With the markets down significantly from the all-time highs of just a few months ago, it's a great time to be on the lookout for bargains. For dividend investors, several stocks look like excellent buying opportunities amid the recent market weakness, and they range from the strong and stable to the speculative.

Here are three dividend stocks our experts feel especially confident about this month.

Selena Maranjian
General Motors
(GM 1.92%) has come a long way from its 2009 bankruptcy filing, and it appears to have more improvement ahead. A sweeping overhaul of GM's expensive and inefficient product-development process a few years back has allowed the company to save $1 billion per year and produce vehicles that rival Toyota Motor's offerings in quality(TM 1.48%).

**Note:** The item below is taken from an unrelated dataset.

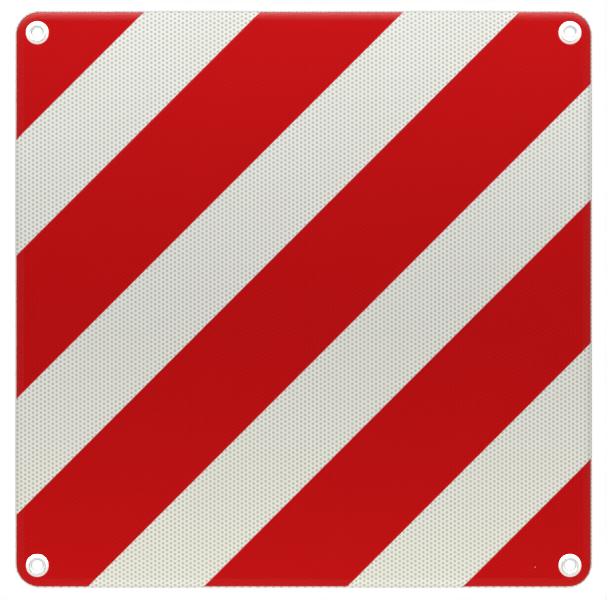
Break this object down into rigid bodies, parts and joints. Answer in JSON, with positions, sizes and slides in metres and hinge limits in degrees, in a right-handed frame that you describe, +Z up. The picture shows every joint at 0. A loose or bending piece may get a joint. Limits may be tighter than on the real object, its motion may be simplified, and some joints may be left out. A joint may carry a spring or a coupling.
{
  "type": "overhanging load sign",
  "caption": "Square aluminium warning panel with a bent-back rim, diagonal red and white reflective stripes and an eyelet in each corner.",
  "frame": {"origin": "centre of the four eyelets, on the plane of the plate's back", "axes": "+Z up, +X to the right seen from the front, +Y from the striped face to the back, so the face looks towards -Y"},
  "size_m": [0.5, 0.008, 0.5],
  "materials": {
    "plate": "mill finish, faint rolling lines",
    "sheeting": "white honeycomb reflective sheeting, satin",
    "red_ink": "transparent red screen ink on the sheeting, satin",
    "eyelet": "satin nickel plate"
  },
  "bodies": {
    "root": {"plate": "plate", "reflective_sheeting": "sheeting", "red_print": "red_ink", "eyelet_top_left": "eyelet", "eyelet_top_right": "eyelet", "eyelet_bottom_left": "eyelet", "eyelet_bottom_right": "eyelet"}
  },
  "joints": []
}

CEO Mary Barra has laid out some bold goals, such as hiking GM's adjusted pre-tax profit margin, which was recently 5.8%, to between 9% and 10% by "early next decade." The company is boosting profitability in part by shutting down or downsizing less lucrative operations in regions such as Russia, Indonesia, Thailand, and Australia. Meanwhile, it's investing more in areas including China, where GM and its Chinese partners plan to spend $14 billion between 2014 and 2018, opening five new factories and introducing 60 new or refreshed models. Although sales have recently been flat in China despite price cuts, GM's June sales surged 15% in Canada and 4% in the U.S. on a year-over-year basis. China represents a long-term growth opportunity, and strength in GM's traditional markets is helping to make up for lackluster short-term results elsewhere.

General Motors is also spending $12 billion developing its Cadillac brand and hopes to nearly double Cadillac sales between 2014 and 2020. GM is investing heavily in R&D, too, focusing on advances in weight reduction and fuel economy. Other growth catalysts include a completely revamped Chevy Malibu family sedan, a booming SUV division, and a rebuilt financing arm, General Motors Finance Company.

GM's dividend, which was raised by 20% earlier this year, recently yielded a hefty 4.2%. Income-seeking investors can collect significant dividends from GM each quarter while reasonably expecting solid stock-price appreciation, too.

Eric Volkman
Among the nation's big banks, Wells Fargo (WFC) has one of the highest dividend yields at 2.6%.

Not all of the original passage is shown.